Enlarge / Artist’s conception of Ubisoft shoving EA out of the way in announcing its upcoming Star Wars game project.

Ubisoft will be publishing an open-world Star Wars game developed by The Division studio Massive Entertainment, the companies announced in a Wired story this morning.

Details are sparse, as even the specific characters and setting have yet to be revealed. But Wired’s reporting suggests the game will be an open-world title, aiming for a longer play-time than a more linear story-driven game like 2019’s Jedi: Fallen Order.

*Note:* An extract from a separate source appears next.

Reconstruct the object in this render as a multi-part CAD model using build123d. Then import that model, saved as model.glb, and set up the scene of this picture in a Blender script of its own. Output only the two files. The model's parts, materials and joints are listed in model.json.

The Division 2 and The Crew Director Julian Gerighty will serve as creative director on the game, which will use Massive’s Snowdrop engine.

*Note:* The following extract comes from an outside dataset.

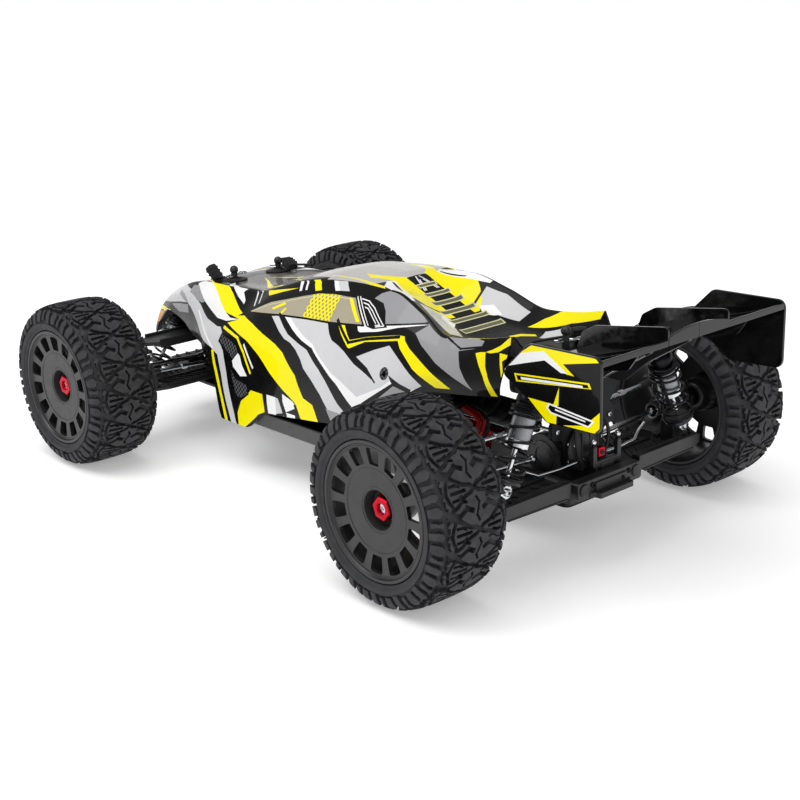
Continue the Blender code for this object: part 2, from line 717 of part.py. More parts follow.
def rear_wing(chassis):
    side_plate = [
        (257, 163), (260, 169), (281, 189.5), (342, 191), (346, 187), (346, 142), (342, 138),
        (298, 136), (279, 150),
    ]
    plane = [(262, 164.5), (300, 170), (345, 184.5), (345, 187), (300, 172.5), (262, 167)]
    solids = [plate(plane, "X", -103.5, 103.5)]
    for side in (1, -1):
        solids.append(plate(side_plate, "X", side * 102.5, side * 105))
    raised = [(266, 163), (300, 168.5), (345, 183.5), (345, 195), (300, 179), (266, 169)]
    solids.append(plate(raised, "X", -34, 34))
    for side in (1, -1):
        strut = [(240.9 + GAP, 128), (262, 128), (322, 172), (322, 180), (270, 168), (240.9 + GAP, 148)]
        solids.append(plate(strut, "X", side * 20, side * 24))
    node("rear_wing", chassis, "gloss plastic", solids)


def electronics(chassis):
    low = CHASSIS_TOP + GAP
    node("battery_pack", chassis, "gloss plastic", [box((-56, -104, low), (-10, 34, low + 38))])
    servo = [
        box((-50, -160, low), (-8, -120, low + 36)),
        rod((-29, -150, low + 34), (-29, -150, low + 41), 4),
    ]
    node("steering_servo", chassis, "black plastic", servo)
    radio = [box((8, -160, low), (50, -112, low + 34)), box((12, -156, low + 32), (46, -116, low + 37))]
    node("radio_box", chassis, "black plastic", radio)
    can = rod((MOTOR_X, 80, MOTOR_Z), (MOTOR_X, 152, MOTOR_Z), MOTOR_RADIUS - 0.2, 16)
    boss = rod((MOTOR_X, 77, MOTOR_Z), (MOTOR_X, 82, MOTOR_Z), 7)
    node("motor", chassis, "black metal", [can, boss])


def drive_line(chassis):
    diff = body_empty("center_differential_pivot", (0, GEAR_Y[0], DRIVE_LINE_Z), chassis)
    solids = [
        rod((0, 42, DRIVE_LINE_Z), (0, GEAR_Y[0] + 1, DRIVE_LINE_Z), 15, 14),
        rod((0, -197, DRIVE_LINE_Z), (0, 197, DRIVE_LINE_Z), 3.5),
        rod((0, 66, DRIVE_LINE_Z), (0, 75, DRIVE_LINE_Z), 8, 12),
        gear(0, DRIVE_LINE_Z, GEAR_Y, SPUR_TEETH, 0),
    ]
    node("center_differential", diff, "steel", solids)
    pinion = body_empty("pinion_gear_pivot", (MOTOR_X, GEAR_Y[0], MOTOR_Z), chassis)
    # The pinion has a gap where the spur gear has a tooth, on the line between the centres
    to_motor = atan2(MOTOR_Z - DRIVE_LINE_Z, MOTOR_X)
    spur_place = to_motor * SPUR_TEETH / (2 * pi)
    pinion_place = (to_motor + pi) * PINION_TEETH / (2 * pi)
    phase = pinion_place + 0.5 + (spur_place - round(spur_place))
    solids = [
        gear(MOTOR_X, MOTOR_Z, (GEAR_Y[0] - 1, GEAR_Y[1] + 1), PINION_TEETH, phase),
        rod((MOTOR_X, 65, MOTOR_Z), (MOTOR_X, 76.5, MOTOR_Z), 4.2),
    ]
    node("pinion_gear", pinion, "steel", solids)


def steering(chassis):
    rack = body_empty("steering_rack_pivot", (0, TIE_ROD_Y, SHAFT_PIVOT[1] + 10), chassis)
    y = (TIE_ROD_Y - 3, TIE_ROD_Y + 3)
    inner_z = SHAFT_PIVOT[1] + 1
    solids = [box((-28.5, y[0], 79), (28.5, y[1], 84))]
    for side in (1, -1):
        solids.append(box((side * 22, y[0], inner_z - 3), (side * 28.5, y[1], 83)))
    node("steering_rack", rack, "black plastic", solids)
    for side_name, side in (("left", 1), ("right", -1)):
        start = Vector((side * SHAFT_PIVOT[0], TIE_ROD_Y, inner_z))
        end = start + Vector((side * ARM_SPAN[0], 0, ARM_SPAN[1]))
        tie = body_empty(f"tie_rod_{side_name}_pivot", tuple(start), rack)
        up = Vector((0, 0, 2.5))
        solids = [
            rod(start + (end - start) * 0.03, end - (end - start) * 0.03, 2.2, 8),
            rod(start - up, start + up, 4.4),
            rod(end - up, end + up, 5),
        ]
        node(f"tie_rod_{side_name}", tie, "steel", solids)


# ---------------------------------------------------------------- body shell


def body_shell(body):
    """A loft through the cross sections, closed at the nose and open underneath and behind."""
    bm = bmesh.new()
    rows = []
    for y, half in SHELL_SECTIONS:
        full = [(-x, z) for x, z in reversed(half[1:])] + half
        rows.append([bm.verts.new(Vector((x, y, z)) * MM) for x, z in full])
    for row, after in zip(rows, rows[1:]):
        for i in range(len(row) - 1):
            bm.faces.new((row[i], row[i + 1], after[i + 1], after[i]))
    bm.faces.new(reversed(rows[0]))
    bmesh.ops.recalc_face_normals(bm, faces=bm.faces)
    mesh = bpy.data.meshes.new("body_shell")
    bm.to_mesh(mesh)
    bm.free()
    mesh.transform(Matrix.Translation(-Vector(body["at"]) * MM))
    shell = mesh_object("body_shell", mesh, body["at"], body, parts)
    mesh.materials.append(materials["painted polycarbonate"])
    solidify = shell.modifiers.new("Solidify", "SOLIDIFY")
    solidify.thickness = SHELL_THICKNESS * MM
    solidify.offset = -1
    for side in (1, -1):
        x, y, z = side * FRONT_POST[0], FRONT_POST[1], FRONT_POST[2]
        hole = rod((x, y, z - 30), (x, y, z + 10), POST_RADIUS + 1.6, 12)
        hole.transform(Matrix.Translation(-Vector(body["at"]) * MM))
        cutter = mesh_object(f"body_shell_post_hole_{side}", hole, body["at"], body, cutters)
        cutter.hide_render = True
        cutter.display_type = "WIRE"
        modifier = shell.modifiers.new(cutter.name, "BOOLEAN")
        modifier.operation = "DIFFERENCE"
        modifier.solver = "EXACT"
        modifier.object = cutter


def main():
    global parts, cutters
    clear_scene()
    parts = new_collection("rc_truggy")
    cutters = new_collection("cutters")
    add_material("painted polycarbonate", (0.75, 0.72, 0.1), 0.15)
    add_material("black plastic", (0.02, 0.02, 0.02), 0.5)
    add_material("gloss plastic", (0.01, 0.01, 0.01), 0.2)
    add_material("rim plastic", (0.015, 0.015, 0.015), 0.4)
    add_material("tyre rubber", (0.025, 0.025, 0.025), 0.8)
    add_material("black metal", (0.02, 0.02, 0.022), 0.35, 0.8)
    add_material("anodised aluminium", (0.05, 0.05, 0.055), 0.4, 0.9)
    add_material("steel", (0.55, 0.55, 0.56), 0.3, 1.0)
    add_material("spring steel", (0.03, 0.03, 0.03), 0.35, 0.6)
    car = bpy.data.objects.new("rc_truggy_origin", None)
    parts.objects.link(car)
    car.location = (0, -MIDDLE_Y * MM, 0)
    car["at"] = (0, 0, 0)
    chassis = body_empty("chassis", (0, 0, CHASSIS_BOTTOM), car)
    chassis_plate(chassis)
    bumpers(chassis)
    for end in ("front", "rear"):
        gearbox(end, chassis)
        shock_tower(end, chassis)
        for side_name in ("left", "right"):
            build_corner(end, side_name, chassis)
    rear_wing(chassis)
    electronics(chassis)
    drive_line(chassis)
    steering(chassis)
    body_shell(body_empty("body_shell_lift", (0, 0, REAR_POST[2]), chassis))


main()
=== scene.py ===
"""Looks of the 1:8 long-wheelbase RC truggy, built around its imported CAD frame.

Lengths are in millimetres in the car's own frame: +X is the car's left, the front faces -Y,
y = 0 lies midway between the axles and z = 0 is the ground.
"""

from math import atan2, cos, pi, radians, sin, sqrt

import bmesh
import bpy
import numpy as np
from mathutils import Matrix, Vector
from mathutils.geometry import delaunay_2d_cdt


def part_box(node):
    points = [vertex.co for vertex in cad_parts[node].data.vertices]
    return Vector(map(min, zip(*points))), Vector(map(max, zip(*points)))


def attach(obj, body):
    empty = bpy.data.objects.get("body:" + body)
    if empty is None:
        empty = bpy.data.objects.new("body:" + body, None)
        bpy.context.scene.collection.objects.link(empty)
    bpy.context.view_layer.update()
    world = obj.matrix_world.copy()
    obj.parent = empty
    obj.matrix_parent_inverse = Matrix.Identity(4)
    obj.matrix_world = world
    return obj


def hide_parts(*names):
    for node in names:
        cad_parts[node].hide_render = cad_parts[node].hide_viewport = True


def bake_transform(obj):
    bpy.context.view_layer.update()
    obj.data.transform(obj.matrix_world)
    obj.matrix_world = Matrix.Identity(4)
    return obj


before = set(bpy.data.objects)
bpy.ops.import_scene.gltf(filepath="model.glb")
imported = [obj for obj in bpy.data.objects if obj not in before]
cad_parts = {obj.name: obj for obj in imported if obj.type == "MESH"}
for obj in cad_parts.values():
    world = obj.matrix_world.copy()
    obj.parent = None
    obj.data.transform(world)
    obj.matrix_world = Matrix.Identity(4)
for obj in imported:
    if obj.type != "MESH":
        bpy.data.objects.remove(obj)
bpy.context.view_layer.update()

MM = 0.001
ENDS = ("front", "rear")
SIDES = {"left": 1, "right": -1}


def axle_centre(end):
    """The middle of a left axle's box, in metres."""
    low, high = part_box(f"{end}_left_axle")
    return (low + high) / 2


AXLE_Z = axle_centre("front").z / MM
HALF_WHEELBASE = (axle_centre("rear").y - axle_centre("front").y) / 2 / MM
ORIGIN_Y = (axle_centre("rear").y + axle_centre("front").y) / 2
AXLE_Y = {"front": -HALF_WHEELBASE, "rear": HALF_WHEELBASE}
TO_WORLD = Matrix.Translation((0, ORIGIN_Y, 0)) @ Matrix.Scale(MM, 4)

# ---------------------------------------------------------------- materials


def rgb(code):
    """A linear colour from an sRGB hex code."""
    channels = [int(code[i : i + 2], 16) / 255 for i in (0, 2, 4)]
    return tuple(c / 12.92 if c <= 0.04045 else ((c + 0.055) / 1.055) ** 2.4 for c in channels)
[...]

The Ubisoft-published game will mark the apparent and abrupt end of Disney’s exclusivity deal with Electronic Arts, signed in 2013. That deal was reportedly planned to last ten years, which would have taken it through most of 2023.

The move away from EA is a little less surprising given the announcement this week that Disney is reviving the Lucasfilm Games brand, an announcement that noted it is beginning “a new era” of games “developed in collaboration with the finest studios across the industry.” Yesterday, that new era extended to include an upcoming Indiana Jones game developed by Wolfenstein: The New Order studio Machine Games and published by Bethesda.

EA’s short tenure leading the long-lived Star Wars video game brand has been a bumpy one. After 2015’s Star Wars: Battlefront, the company announced three major Star Wars projects in 2016. One of those titles, a story-focused project led by Uncharted scribe Amy Hennig, was cancelled in late 2017 when EA shut Visceral Studios.

Another turned into Star Wars: Battlefront 2, which quickly became a poster child for the problems with “pay-to-win” microtransactions in games upon its release in 2017, to the extent that EA was forced to remove real-money purchases from the game entirely. The third, Respawn’s Jedi: Fallen Order, sold over ten million copies after its 2019 launch and could be the start of a new franchise of games, according to EA.

“EA has been and will continue to be a very strategic and important partner for us now and going forward,” Disney Senior VP of Global Games and Interactive Experiences Sean Shoptaw told Wired. “But we did feel like there’s room for others.”